** Required task **
The listing beneath should be written out in full, exactly as shown.

-- START --

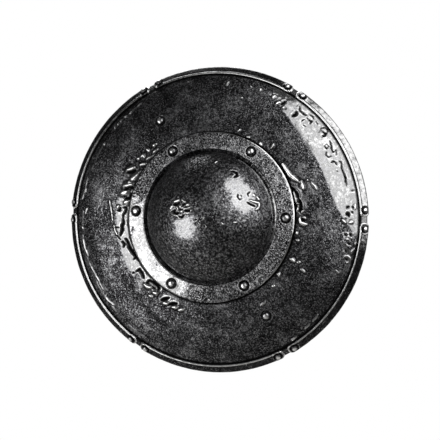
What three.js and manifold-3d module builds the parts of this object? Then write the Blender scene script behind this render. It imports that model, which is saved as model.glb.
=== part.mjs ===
// Buckler: a small round steel shield with a dished plate, a riveted boss and ring, a rim bound in six
// strips of folded steel, and a hand grip across the hollow behind the boss.
// Millimetres. The shield's axis is Y, its face looks along -Y, and +Z is up.
// The origin is the middle of the hand grip.

import * as THREE from 'three';
import { mergeVertices, toCreasedNormals } from 'three/addons/utils/BufferGeometryUtils.js';
import Module from 'manifold-3d';

const wasm = await Module();
wasm.setup();

// Gaps and cuts
const seatGap = 0.3; // between sheets that lie on each other, and round a rivet in its hole
const cutOverrun = 5; // how far a cutter runs past what it cuts
const weldDistance = 1e-4; // under which two corners of a mesh are one

// Dished plate
const shieldDiameter = 330; // over the rim binding
const plateThickness = 1.6;
const dishDepth = 27; // from the boss ring's seat back to the plate's edge
const seatSlopeDeg = 10; // of the plate under the ring
const rimSlopeDeg = 43; // of the plate at its edge
const seatMargin = 1.2; // flat seat beyond the ring's outer edge
const handHoleMargin = 1; // of the plate's hand hole, outside the foot of the boss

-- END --

** Worked solution **
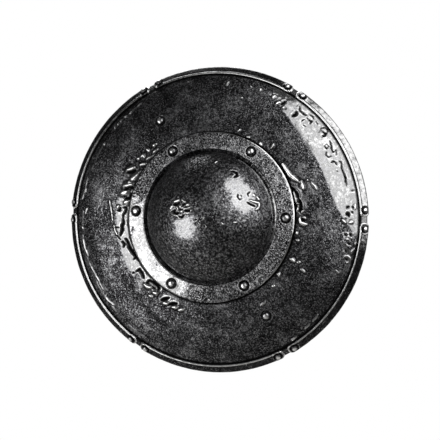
What three.js and manifold-3d module builds the parts of this object? Then write the Blender scene script behind this render. It imports that model, which is saved as model.glb.
=== part.mjs ===
// Buckler: a small round steel shield with a dished plate, a riveted boss and ring, a rim bound in six
// strips of folded steel, and a hand grip across the hollow behind the boss.
// Millimetres. The shield's axis is Y, its face looks along -Y, and +Z is up.
// The origin is the middle of the hand grip.

import * as THREE from 'three';
import { mergeVertices, toCreasedNormals } from 'three/addons/utils/BufferGeometryUtils.js';
import Module from 'manifold-3d';

const wasm = await Module();
wasm.setup();

// Gaps and cuts
const seatGap = 0.3; // between sheets that lie on each other, and round a rivet in its hole
const cutOverrun = 5; // how far a cutter runs past what it cuts
const weldDistance = 1e-4; // under which two corners of a mesh are one

// Dished plate
const shieldDiameter = 330; // over the rim binding
const plateThickness = 1.6;
const dishDepth = 27; // from the boss ring's seat back to the plate's edge
const seatSlopeDeg = 10; // of the plate under the ring
const rimSlopeDeg = 43; // of the plate at its edge
const seatMargin = 1.2; // flat seat beyond the ring's outer edge
const handHoleMargin = 1; // of the plate's hand hole, outside the foot of the boss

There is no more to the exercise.